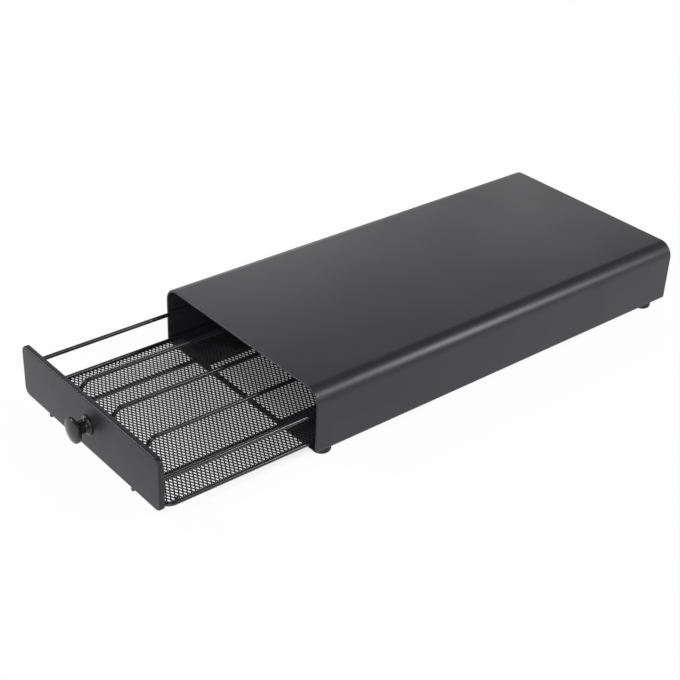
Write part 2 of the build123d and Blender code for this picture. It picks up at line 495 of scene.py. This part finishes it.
    def bead(self, place: Vector, size: Triple) -> None:
        """Adds a small rounded bead of weld metal.

        Args:
            place: Its middle.
            size: Its half widths along X, Y and Z.
        """
        bmesh.ops.create_icosphere(
            self.bm, subdivisions=2, radius=1.0,
            matrix=Matrix.Translation(place) @ Matrix.Diagonal((*size, 1.0)),
        )

    def piece(self, name: str, smooth_angle: float = 35.0) -> bpy.types.Object:
        """Finishes the mesh and makes it an object.

        Args:
            name: The object's name.
            smooth_angle: Edges flatter than this, in degrees, are shaded smooth.

        Returns:
            The new object, linked to the scene.
        """
        bmesh.ops.remove_doubles(self.bm, verts=self.bm.verts, dist=SAME_PLACE)
        bmesh.ops.recalc_face_normals(self.bm, faces=self.bm.faces)
        for face in self.bm.faces:
            face.smooth = True
        for edge in self.bm.edges:
            edge.smooth = edge.is_manifold and edge.calc_face_angle(0.0) < radians(smooth_angle)
        mesh = bpy.data.meshes.new(name)
        self.bm.to_mesh(mesh)
        self.bm.free()
        made = bpy.data.objects.new(name, mesh)
        bpy.context.scene.collection.objects.link(made)
        return made


@dataclass
class Assembly:
    """What both sub-assemblies share: placing pieces on a body and dressing them."""

    palette: Palette
    body: Body

    def place(self, piece: bpy.types.Object, slot: Slot, *nodes: str) -> bpy.types.Object:
        """Dresses a piece, sets it on its body and lets it stand for CAD nodes.

        Args:
            piece: The new piece.
            slot: The slot it takes its finish from.
            nodes: The CAD nodes it replaces.

        Returns:
            The piece.
        """
        self.palette.dress(piece, slot)
        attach(piece, self.body.value)
        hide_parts(*nodes)
        LOG.info("%s: %d faces, on %s", piece.name, len(piece.data.polygons), self.body.value)
        return piece

    def keep(self, slot: Slot, *nodes: str) -> None:
        """Dresses CAD nodes that stay as they are.

        Args:
            slot: The slot they take their finish from.
            nodes: Their names.
        """
        for node in nodes:
            self.palette.dress(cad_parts[node], slot)
            LOG.info("%s: CAD node kept, %s", node, slot.value)


# --- Casing -------------------------------------------------------------------------------------


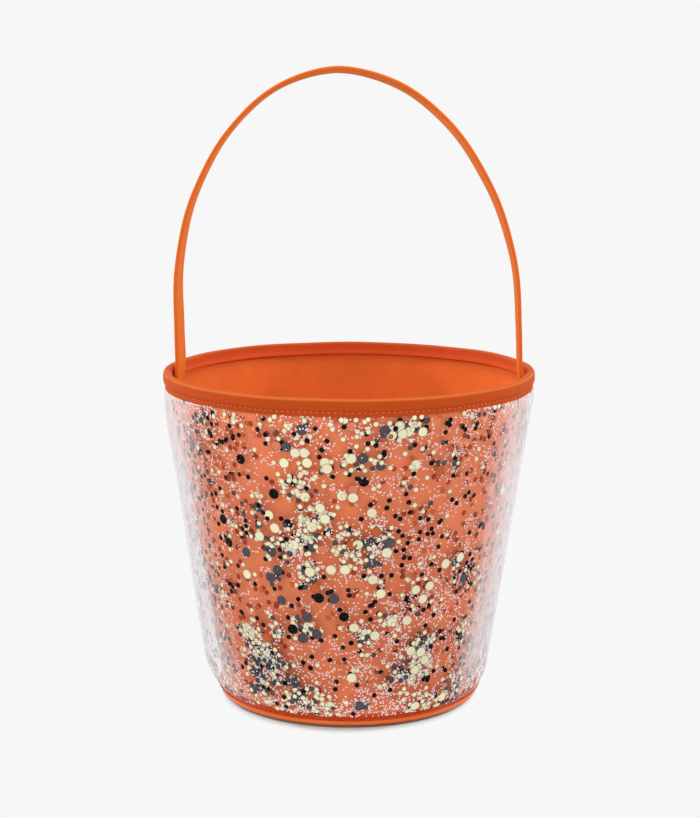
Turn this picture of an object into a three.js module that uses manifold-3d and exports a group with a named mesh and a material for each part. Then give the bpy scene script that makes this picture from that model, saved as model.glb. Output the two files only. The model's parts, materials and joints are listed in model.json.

== == ==

### Directions
Pull every line containing "makes" from the data.

### Complete output
        """Finishes the mesh and makes it an object.
Turn this picture of an object into a three.js module that uses manifold-3d and exports a group with a named mesh and a material for each part. Then give the bpy scene script that makes this picture from that model, saved as model.glb. Output the two files only. The model's parts, materials and joints are listed in model.json.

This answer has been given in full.